Warhol did not just work in illustration and screen printing, in the late 1960s he expanded into performance, film and photography. The artist even managed the now iconic art-rock group The Velvet Underground during this period, making clear his dedication to art in all its forms.
Many of Warhol’s works throughout his career point to the artist’s sexuality as a gay man, despite the criminalisation of homosexuality at the time in the United States. Warhol’s sexuality has remained a topic that is spoken little about in relation to his life and work, a reminder of the lasting effects of the homophobia that characterised the socio-political landscape of mid-late 20th-century America. In the 1950s Warhol produced sketchbooks of drawings of the male form, including studies of feet, torsos and genitalia, entitled, Boy Portraits. His films from the 1960s were also overlain with references to homosexual desire and sexual escapades. The artists Sex Parts and Torso series from the 1970s also engaged with the male (and female) nude form.
After losing the lease on his Silver Factory in 1967, Warhol was famously shot in 1968 in his studio by the writer Valerie Solanas, who featured in his film I, a Man (1967). The shooting was nearly fatal and had a profound effect on the rest of the artist’s life and output, marking a transition from Warhol’s all-encompassing, experimental art practice, to one more subdued.
One of Warhol’s last works was Last Supper based on Leonardo da Vinci’s Renaissance masterpiece, completed in 1986 about a year before the artist’s death.
The artwork is prophetic, touching upon key themes within Warhol’s oeuvre and personal life, such as religion, mortality, and symbolic iconography. The original artwork is the largest size ever brought to auction by the Pop Artist; it sold for $60,875,000 with Christie’s in 2017, among one of the highest prices ever achieved for Warhol’s work. This work was on display on a huge scale at Tate Modern’s Warhol retrospective in 2020.
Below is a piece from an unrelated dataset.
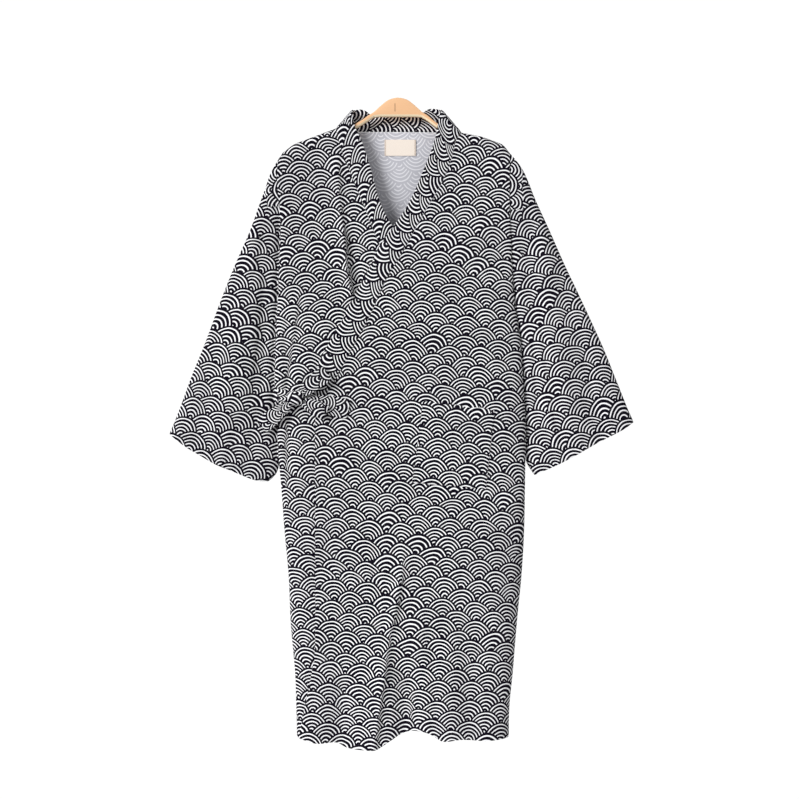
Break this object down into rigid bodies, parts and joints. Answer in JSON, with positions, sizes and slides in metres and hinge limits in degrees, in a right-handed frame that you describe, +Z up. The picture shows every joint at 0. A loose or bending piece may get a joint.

Today Warhol remains one of the greats of the post-war era, with the demand and record prices for his work demonstrating the continued relevance of his work and the Pop Art movement to contemporary collectors. As Warhol himself put it, 'Once you ‘got’ pop, you could never see a sign the same way again. And once you thought pop, you could never see America the same way again.'
It is hard to say how many portfolios Andy Warhol released in his lifetime, but the Pop artist produced 16 portfolios which consisted of 10 or more prints. Of those 16, one was called Flash-November 22nd, 1963-1968, which has never been considered a mainstream portfolio (like the Marilyns, Flowers, and Soup Cans.) Also included in the group of 16 are a pair of portfolios, Flowers (Black and White) and Flowers (Hand-Coloured), neither of which are considered important portfolios.
There are numerous Warhol portfolios consisting of four prints, five prints and eight prints, and all of Warhol's portfolios are included in the Andy Warhol Print Catalogue Raisonne. There are far more signed editions on the market, virtually all genuine Warhol prints are signed.